No one plans problems with a property sale. Everyone involved does their best to identify the closing date far in advance of the actual closing. The timing is important because, among other things, the buyer’s lender needs to know when to send the mortgage funds into escrow. It aims for as close to the closing date as possible. If it sends the money in too late, the sale will be delayed. If it sends the money in too early, it will just be sitting in an escrow account unused.

Is This an Issue?

Banks want to charge borrowers from the day the mortgage funds leave the vault. That might be fair if the borrower had complete control over the escrow process. But, of course, he doesn’t. Delays can appear from every front--the seller, the real estate agents, the escrow company, the local building department. A number of states believed the issue important enough to pass legislation to limit when banks could start charging interest.

California’s Law

Different states identified thresholds and points at which banks could start charging interest.

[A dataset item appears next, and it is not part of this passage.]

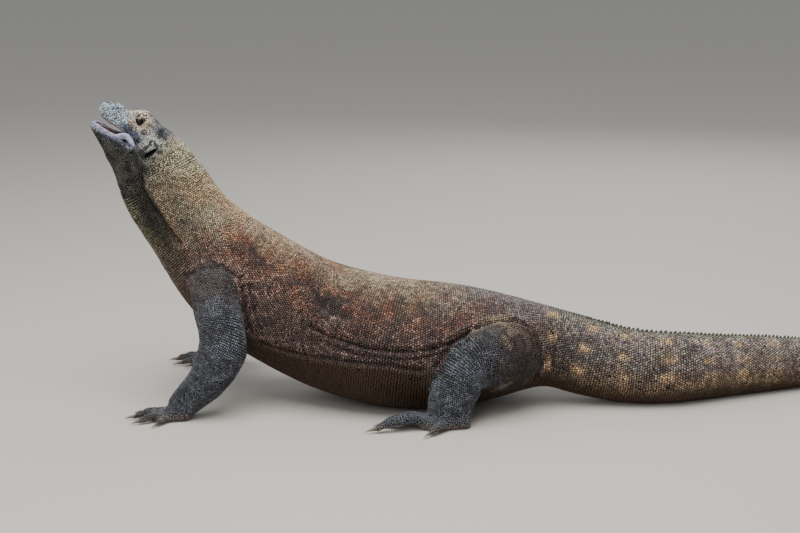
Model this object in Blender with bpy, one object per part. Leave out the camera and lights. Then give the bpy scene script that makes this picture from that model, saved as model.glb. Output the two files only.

In some states it is at or a day or two before the deed is recorded. In California, it is no more than one day before the funds are dispersed from the escrow account. When the funds leave the escrow account, they go directly to the seller and/or seller’s lienholders.

California Enforcement

Despite what the law requires, lenders don’t always abide by the rules. The California Department of Corporations enforces the per diem mortgage interest law. It has had to take more than one lender to court to enforce the law.